Il Boss (En. The Boss, also known as Murder Inferno) is a 1973 Italian poliziottesco film written and directed by Fernando Di Leo, and starring Henry Silva, Richard Conte, Gianni Garko, amnd Antonia Santilli. It is the final part of Di Leo's Milieu Trilogy, also consisting of Milano calibro 9 and La mala ordina, both released in 1972. The screenplay is based on the novel Mafioso by American author Peter McCurtin.

==Plot==
Nick Lanzetta (Henry Silva) takes out several members of a rival crime family for his boss Don Corrasco (Richard Conte).
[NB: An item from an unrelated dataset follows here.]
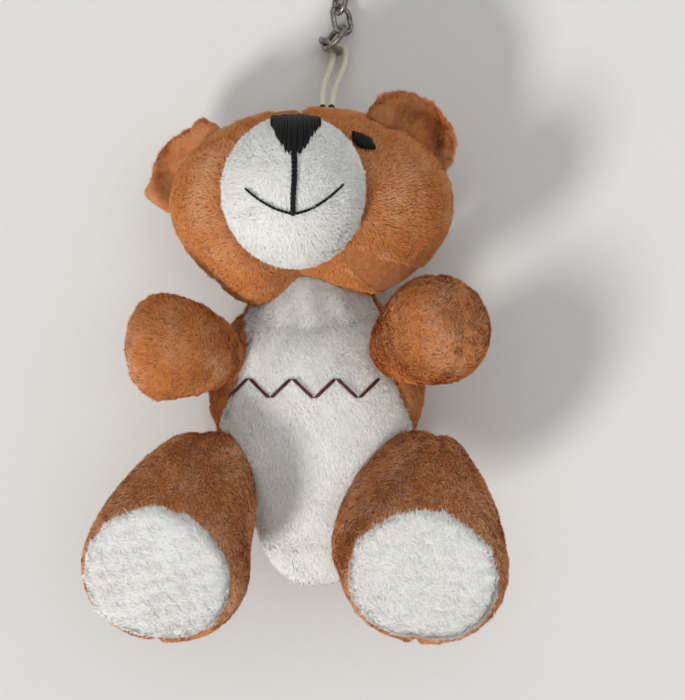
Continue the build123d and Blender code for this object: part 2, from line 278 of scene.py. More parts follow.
def read_mesh(mesh, scale=1.0):
    co = np.empty(len(mesh.vertices) * 3)
    mesh.vertices.foreach_get("co", co)
    return co.reshape(-1, 3) * scale, [list(p.vertices) for p in mesh.polygons]


def applied(made, modifiers):
    """The mesh that an object has with these modifiers: (kind, {setting: value})."""
    for kind, settings in modifiers:
        modifier = made.modifiers.new(kind, kind)
        for key, value in settings.items():
            setattr(modifier, key, value)
    graph = bpy.context.evaluated_depsgraph_get()
    mesh = bpy.data.meshes.new_from_object(made.evaluated_get(graph))
    made.modifiers.clear()
    return mesh


def outer_shell(points, faces):
    """Only the widest connected piece of a mesh, so that no inner wall is left."""
    parent = np.arange(len(points))

    def find(i):
        while parent[i] != i:
            parent[i] = parent[parent[i]]
            i = parent[i]
        return i

    for face in faces:
        root = find(face[0])
        for i in face[1:]:
            parent[find(i)] = root
    roots = np.array([find(i) for i in range(len(points))])
    best = max(set(roots.tolist()), key=lambda r: np.ptp(points[roots == r], axis=0).sum())
    kept = roots == best
    index = np.cumsum(kept) - 1
    return points[kept], [[int(index[i]) for i in f] for f in faces if kept[f[0]]]


def vertex_normals(points, faces):
    """Normals at the points, from the quads where there are any."""
    corners = np.array([f[:3] if len(f) == 3 else f[:4] for f in faces if len(f) == 4] or faces)
    if corners.shape[1] == 4:
        a, b, c, d = (points[corners[:, k]] for k in range(4))
        flat = np.cross(c - a, d - b)
    else:
        a, b, c = (points[corners[:, k]] for k in range(3))
        flat = np.cross(b - a, c - a)
    normals = np.zeros_like(points)
    for k in range(corners.shape[1]):
        np.add.at(normals, corners[:, k], flat)
    return unit(normals)


def smooth_bump(distance, width):
    return np.exp(-(np.asarray(distance) / width) ** 2)


def ramp(x, low, high):
    t = np.clip((np.asarray(x) - low) / (high - low), 0, 1)
    return t * t * (3 - 2 * t)


# ---------------------------------------------------------------- stuffed forms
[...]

The enemy clan attempts retribution by kidnapping an associate's daughter, who turns out to be a nymphomaniac. A violent power struggle within the Mafia ensues.

==Cast==
- Henry Silva as Nick Lanzetta
- Richard Conte as Don Corrasco
- Gianni Garko as Commissioner Torri
- Vittorio Caprioli as The Quaestor
- Pier Paolo Capponi as Cocchi
- Antonia Santilli as Rina Daniello
- Claudio Nicastro as Don Giuseppe Daniello
- Corrado Gaipa as Lawyer Rizzo
- Gianni Musy as Carlo Attardi
- Mario Pisu as On. Gabrielli
- Marino Masé as Pignataro
- Howard Ross as Melende

==Release==
Il Boss was released in Italy on 1 February 1973, where it was distributed by Alherat. The film grossed a total of ₤774.172 million Italian lira on its release.